The cup should also participate in the answer. If the storage description sounds careful but the tea smells musty or tastes dull, the mismatch matters. If the seller admits limited history but the sample is clean, pleasant, and priced modestly, the uncertainty may be acceptable for some buyers. The decision depends on your tolerance for unknowns.

A practical frame for checking white tea age claims

Because no single clue confirms age, the best approach is a layered check. You are looking for agreement among several modest clues, not one dramatic sign.

Use this frame before buying aged white tea:

  1. Clarify the date. Ask whether the year refers to harvest, pressing, storage, or seller estimate.
  2. Read the label lightly. Treat the aged white tea label as context, not final proof.
  3. Inspect the leaf. Look for consistency, condition, and whether the material fits the tea type.
  4. Smell before trusting the story. Aroma can reveal storage problems that photos hide.
  5. Do not trust color alone. Dark leaves or dark liquor may support a story, but they can mislead.
  6. Question premium wording. Rare or old language needs details behind it.
  7. Ask about storage. A year without storage context is incomplete.
  8. Compare price and uncertainty. The more you pay, the more detail you should expect.
  9. Sample when possible. A small amount can save you from buying a full cake based only on a listing.
  10. Keep the final judgment provisional. You may decide a tea is worth buying without treating its age as fully established.

This frame is not an authenticity system. It is a buyer’s way to slow down, notice mismatches, and avoid letting one appealing detail carry the whole purchase.

Common misconceptions about aged white tea authenticity

The most common mistake is treating a visible sign as a complete answer. Aged white tea authenticity is rarely something a casual buyer can settle from a photo or short listing.

Several assumptions deserve caution:

  • Old-looking wrappers settle the age question. They do not. They may support a story only when other details agree.
  • Dark liquor means long aging. It does not. Brewing choices and leaf condition can deepen the cup quickly.
  • A high price confirms the claim. It does not. Price reflects many things, including scarcity language and seller positioning.
  • A very old claim is always false. Not necessarily. It simply needs more context.
  • A famous-sounding storage phrase is enough. It is not. Ask what the phrase means in this listing.
  • A sample solves everything. It helps you judge drinkability and coherence, but it cannot reveal every part of the tea’s history.

A calmer approach is to ask: what would make this claim more coherent, and what would make me walk away? For many buyers, a coherent claim includes a clear date, a specific tea type, actual photos, a reasonable storage explanation, a sample option, and a price that does not depend entirely on romance. A weaker claim relies on atmosphere: old paper, dark soup, rare wording, and little else.

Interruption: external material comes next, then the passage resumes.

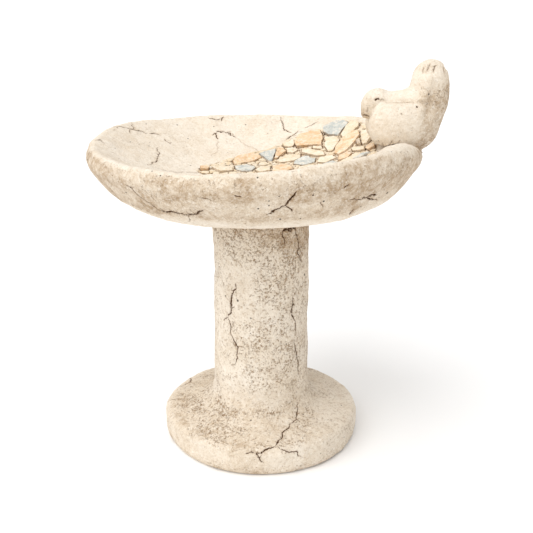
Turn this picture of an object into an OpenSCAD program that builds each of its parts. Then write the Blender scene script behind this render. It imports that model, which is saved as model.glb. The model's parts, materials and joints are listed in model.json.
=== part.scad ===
// Bird bath in cast stone: a pedestal, a dish that lifts off its dowel, a
// small bird on the rim and a patch of crazy paving bedded inside the dish.
// Millimetres. +Z is up, the foot stands on z = 0, and the column is on the Z axis.

/* [Pedestal] */
// Radius of the foot
foot_r = 104; // [100:1:108]
// Height of the foot's rounded side
foot_h = 33; // [31:1:36]
// Radius of the rounded lower edge of the foot
foot_toe_r = 8; // [6:1:12]
// Radius of the rounded upper edge of the foot
foot_lip_r = 8; // [5:1:10]
// Rise of the foot's top towards the column
foot_rise = 5; // [3:1:7]
// Radius of the fillet between foot and column
fillet_r = 25; // [20:1:28]
// Radius of the column
column_r = 50; // [48:1:52]
// Height of the column's top, which the dish sits on
seat_z = 257; // [240:1:270]

/* [Dish] */
// Distance of the dish's middle from the column's axis, along X
dish_x = -5; // [-6:1:-4]
// Height of the dish's floor above its seat
floor_h = 33; // [30:1:36]
// Height of the rim above the seat, before it rises and falls
rim_h = 71; // [69:1:74]
// Radius where the hollow meets the rim
hollow_r = 150; // [149:1:151]
// How much thicker the rim is under the bird
mound_w = 24; // [22:1:25]
// How fast the hollow steepens towards the rim
hollow_power = 2.3; // [2:0.1:2.6]

/* [Dowel and pin] */
// Radius of the steel dowel between pedestal and dish
dowel_r = 6; // [5:0.5:8]
// How far the dowel goes into the pedestal, and into the dish
dowel_depth = 26; // [18:1:26]
// Radius of the pin under the bird
pin_r = 2.5; // [2:0.5:3]
// How far the pin goes into the dish, and into the bird
pin_depth = 14; // [10:1:14]
// Radial clearance of the dowel and the pin in their holes
hole_gap = 0.05; // [0.03:0.01:0.08]

/* [Bird] */
// Height of the bird's seat
perch_z = 322.5; // [322:0.5:323]
// Distance of the middle of the bird's seat from the column's axis
perch_x = 139; // [138:1:140]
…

When to buy, sample, or pass

You do not need perfect certainty for every aged white tea purchase. A modestly priced sample with incomplete history may be fine if you are exploring flavor. A costly cake with a dramatic age claim deserves more scrutiny. Match your checking effort to the price, the seller’s confidence, and your reason for buying.

Consider buying

when the tea tastes good to you, the seller’s details are consistent, the storage story is at least broadly described, and the price feels fair for the remaining uncertainty.

Consider sampling first

when the claim is attractive but incomplete, the cake is expensive, the seller uses strong age language, or the photos leave questions about leaf condition.

Consider passing

when the listing avoids basic questions, treats wrapper condition as the main answer, leans on premium wording without detail, refuses a reasonable sample request, or asks you to pay heavily for an age story you cannot examine.

The best habit is not suspicion for its own sake. It is proportion. Aged white tea can be enjoyable because of taste, texture, aroma, and the slow changes associated with storage. Before buying, the claim should be checked alongside the tea, not treated as something the tea must be forced to support.